L’Austria costituì un grande impero multinazionale, che dominava sull’Europa centro-orientale e, direttamente o indirettamente, su quasi tutta la penisola italiana. Rientrò in possesso della Lombardia e del territorio della Repubblica di Venezia, non più ricostituita. Le fu inoltre attribuita la presidenza della Confederazione germanica.

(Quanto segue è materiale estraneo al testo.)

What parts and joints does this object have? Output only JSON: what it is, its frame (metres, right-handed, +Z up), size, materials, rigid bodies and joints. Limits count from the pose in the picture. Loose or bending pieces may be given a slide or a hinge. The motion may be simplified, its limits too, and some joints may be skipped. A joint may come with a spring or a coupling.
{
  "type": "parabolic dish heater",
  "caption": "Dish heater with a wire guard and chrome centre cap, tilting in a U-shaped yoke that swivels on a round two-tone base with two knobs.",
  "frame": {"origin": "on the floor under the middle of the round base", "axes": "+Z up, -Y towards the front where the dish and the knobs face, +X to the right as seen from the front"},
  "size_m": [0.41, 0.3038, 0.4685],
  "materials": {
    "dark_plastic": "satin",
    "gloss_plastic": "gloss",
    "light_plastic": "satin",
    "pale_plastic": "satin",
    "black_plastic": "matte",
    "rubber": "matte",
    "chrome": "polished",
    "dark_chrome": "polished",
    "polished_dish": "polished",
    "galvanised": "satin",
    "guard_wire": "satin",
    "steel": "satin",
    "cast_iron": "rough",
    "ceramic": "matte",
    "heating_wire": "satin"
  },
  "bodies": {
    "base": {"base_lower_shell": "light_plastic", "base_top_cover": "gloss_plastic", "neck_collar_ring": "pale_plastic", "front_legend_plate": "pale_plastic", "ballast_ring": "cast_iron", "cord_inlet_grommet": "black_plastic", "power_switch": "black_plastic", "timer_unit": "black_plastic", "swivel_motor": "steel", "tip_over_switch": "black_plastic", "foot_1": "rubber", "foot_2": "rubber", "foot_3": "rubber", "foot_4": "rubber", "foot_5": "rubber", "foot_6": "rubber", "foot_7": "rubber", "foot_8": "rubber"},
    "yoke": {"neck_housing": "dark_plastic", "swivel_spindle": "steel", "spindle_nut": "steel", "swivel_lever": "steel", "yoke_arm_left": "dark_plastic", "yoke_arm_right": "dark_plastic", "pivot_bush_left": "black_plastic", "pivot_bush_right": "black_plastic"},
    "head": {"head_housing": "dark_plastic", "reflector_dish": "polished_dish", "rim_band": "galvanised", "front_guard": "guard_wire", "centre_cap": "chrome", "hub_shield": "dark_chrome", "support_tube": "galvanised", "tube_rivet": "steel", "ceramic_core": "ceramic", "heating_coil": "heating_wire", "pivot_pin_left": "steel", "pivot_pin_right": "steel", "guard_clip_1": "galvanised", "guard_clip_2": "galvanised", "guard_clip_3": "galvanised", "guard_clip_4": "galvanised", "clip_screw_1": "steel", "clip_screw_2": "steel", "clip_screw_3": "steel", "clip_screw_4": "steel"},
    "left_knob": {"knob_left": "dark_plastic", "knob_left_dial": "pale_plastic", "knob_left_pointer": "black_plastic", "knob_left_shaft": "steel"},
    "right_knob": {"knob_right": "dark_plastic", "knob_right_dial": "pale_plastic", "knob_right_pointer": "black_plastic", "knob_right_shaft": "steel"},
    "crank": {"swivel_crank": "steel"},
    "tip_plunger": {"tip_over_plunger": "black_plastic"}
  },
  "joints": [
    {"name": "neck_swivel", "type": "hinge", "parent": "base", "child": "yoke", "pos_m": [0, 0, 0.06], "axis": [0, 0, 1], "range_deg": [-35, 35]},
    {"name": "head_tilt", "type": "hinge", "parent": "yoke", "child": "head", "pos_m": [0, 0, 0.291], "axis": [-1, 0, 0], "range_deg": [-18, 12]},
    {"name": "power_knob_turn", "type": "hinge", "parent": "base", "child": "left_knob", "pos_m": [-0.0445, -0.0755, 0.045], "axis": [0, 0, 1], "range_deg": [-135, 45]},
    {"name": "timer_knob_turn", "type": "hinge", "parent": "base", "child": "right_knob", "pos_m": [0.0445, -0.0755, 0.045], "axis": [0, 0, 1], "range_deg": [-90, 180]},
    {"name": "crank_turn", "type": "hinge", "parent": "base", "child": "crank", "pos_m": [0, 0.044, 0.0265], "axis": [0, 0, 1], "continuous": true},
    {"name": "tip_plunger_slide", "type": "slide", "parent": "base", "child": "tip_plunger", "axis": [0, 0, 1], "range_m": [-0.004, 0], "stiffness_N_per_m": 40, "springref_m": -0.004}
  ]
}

Il Belgio fu unito all’Olanda nel Regno dei Paesi Bassi. Questo, insieme al regno di Sardegna, fu uno degli stati-cuscinetto che avrebbero dovuto arginare future velleità espansionistiche della Francia



In Italia vi erano:
• Regno di Sardegna: sotto la sovranità di Vittorio Emanuele I di Savoia con l’aggiunta della Repubblica di Genova, Nizza e la Savoia.
• Regno lombardo-veneto: il Veneto e la Lombardia costituivano un regno controllato dall’Austria, mentre il Trentino, Trieste e l’Istria furono inseriti direttamente nell'impero austriaco.
• Ducato di Parma, Piacenza e Guastalla: fu assegnato a Maria Luisa d’Asburgo, moglie di Napoleone
• Ducato di Modena e Reggio: in mano al duca Francesco IV d’Asburgo-Este
• Granducato di Toscana: fu restituito a Ferdinando III d’Asburgo-Lorena
• Stato Pontificio (Pio VII): perdeva Avignone ma aveva ancora la sovranità sulle Legazioni romagnole, concedendo all’Austria di mantenere delle truppe a Ferrara
• Regno delle due Sicilie: Il re Ferdinando I di Borbone (ex Ferdinando IV) controllava tutto il sud Italia.

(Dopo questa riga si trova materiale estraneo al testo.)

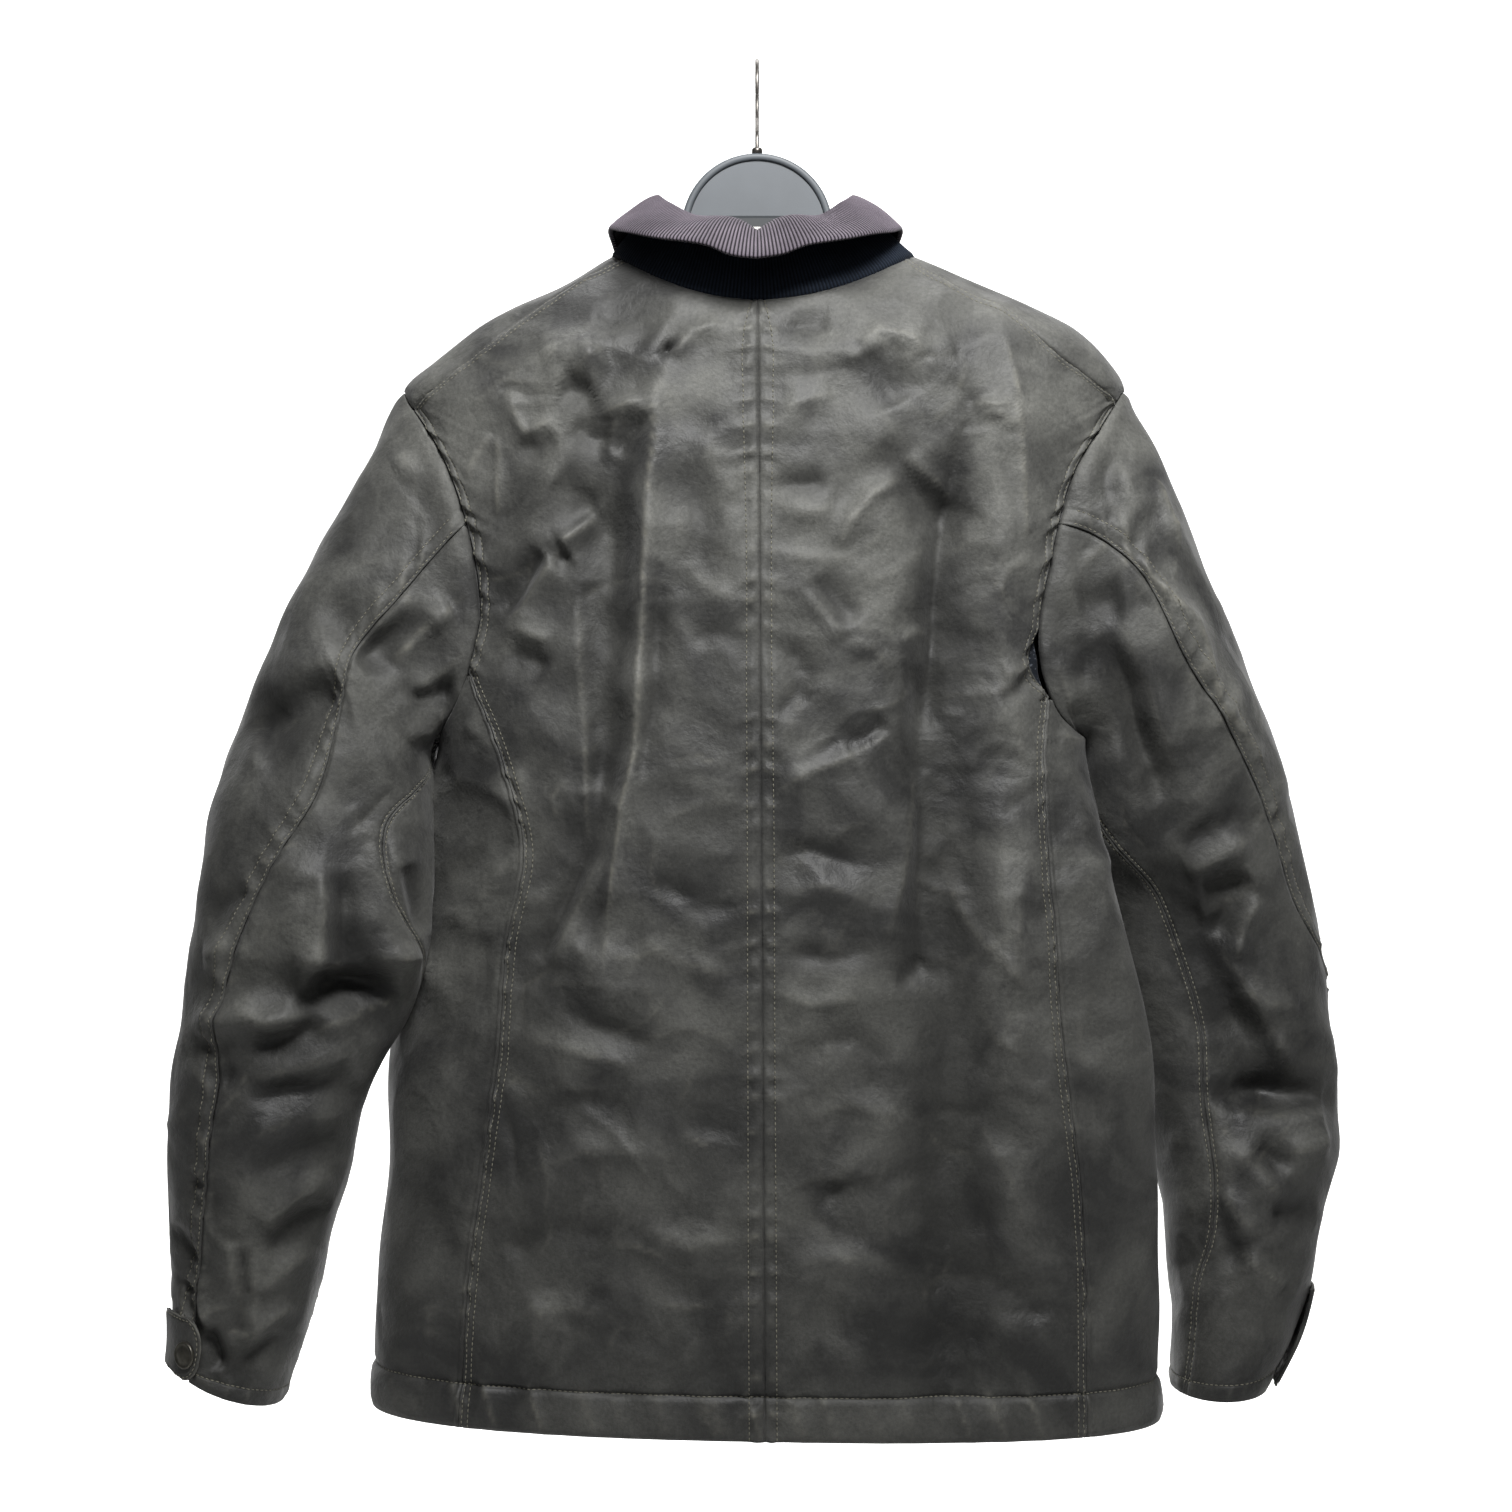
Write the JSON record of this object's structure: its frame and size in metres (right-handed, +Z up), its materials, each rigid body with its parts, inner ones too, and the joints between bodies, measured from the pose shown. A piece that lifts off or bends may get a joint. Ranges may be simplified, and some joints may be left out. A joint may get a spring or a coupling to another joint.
{
  "type": "waxed cotton jacket on a hanger",
  "caption": "Hip-length waxed cotton jacket with a corduroy collar and bent two-piece sleeves, hung open and empty on a plastic hanger with a wire hook.",
  "frame": {"origin": "inside of the top of the hanger's wire hook, where it rests on a rail", "axes": "+Z up, +X to the wearer's right, -Y out of the jacket's back, +Y out of its front; the rail runs along X"},
  "size_m": [0.7632, 0.2008, 0.8786],
  "materials": {
    "waxed_cotton": "waxed, matt to satin",
    "corduroy": "ribbed pile",
    "lining": "matt",
    "snap_metal": "blackened steel",
    "label_tape": "matt",
    "arm_plastic": "matt",
    "disc_plastic": "satin",
    "wire": "drawn wire"
  },
  "bodies": {
    "root": {"back_left": "waxed_cotton", "back_right": "waxed_cotton", "front_left": "waxed_cotton", "front_right": "waxed_cotton", "sleeve_left_outer": "waxed_cotton", "sleeve_left_under": "waxed_cotton", "sleeve_right_outer": "waxed_cotton", "sleeve_right_under": "waxed_cotton", "cuff_tab_left": "waxed_cotton", "cuff_tab_right": "waxed_cotton", "front_fly": "waxed_cotton", "cuff_snap_left": "snap_metal", "cuff_snap_right": "snap_metal", "fly_snap_1": "snap_metal", "fly_snap_2": "snap_metal", "fly_snap_3": "snap_metal", "fly_snap_4": "snap_metal", "fly_snap_5": "snap_metal", "armhole_lining_right": "lining", "collar_stand": "corduroy", "collar_fall": "corduroy", "neck_label": "label_tape", "hanger_body": "arm_plastic", "hanger_disc": "disc_plastic", "hanger_rim": "disc_plastic", "hook": "wire", "hook_collar": "wire"}
  },
  "joints": []
}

L’Inghilterra mantenne il possesso di Malta e
Gibilterra consolidando il suo potere nel Mediterraneo. L’acquisto del Capo di Buona Speranza e di Ceylon (a sud dell'India) dall'Olanda le conferì il pieno controllo della rotta delle Indie.
Per garantire la durata della sistemazione che il Congresso di Vienna aveva imposto all’Europa restaurata, nel settembre 1815 Alessandro I propone uno strano accordo diplomatico, sottoscritto anche da Francesco d’Austria e da Federico Guglielmo di Prussia: il patto della Santa Alleanza secondo il quale i tre sovrani, “incaricati dalla Provvidenza”, si impegnavano a prestarsi aiuto e soccorso reciproco per garantire la tranquillità dei popoli e la pace in Europa contro ogni convulsione rivoluzionaria. I sovrani si impegnavano quindi a intervenire con i loro eserciti ovunque fosse rimesso in discussione l’assetto politico e sociale fissato a Vienna. Si stabilì così un terzo principio, quello d’intervento.
Nel trattato conclusivo fu aggiunta una Dichiarazione contro la tratta dei negri che vietava la vendita degli schiavi africani.

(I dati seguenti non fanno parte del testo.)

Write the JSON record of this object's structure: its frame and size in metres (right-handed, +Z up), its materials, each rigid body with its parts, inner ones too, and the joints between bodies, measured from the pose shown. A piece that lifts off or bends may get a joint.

In seguito, la Santa Alleanza fu progressivamente associata con le forze della reazione in Europa, e particolarmente con gli orientamenti politici di Metternich, che aveva come supremo criterio di politica internazionale quello del mantenimento dell'ordine europeo.

Nel novembre del 1815 fu redatto un secondo patto, a difesa dell'ordine europeo uscito dal congresso di Vienna, tra Prussia, Austria, Russia che con l'adesione della Gran Bretagna prese il nome di Quadruplice Alleanza.
Più tardi, nel 1818, anche la Francia di Luigi XVII aderì al trattato.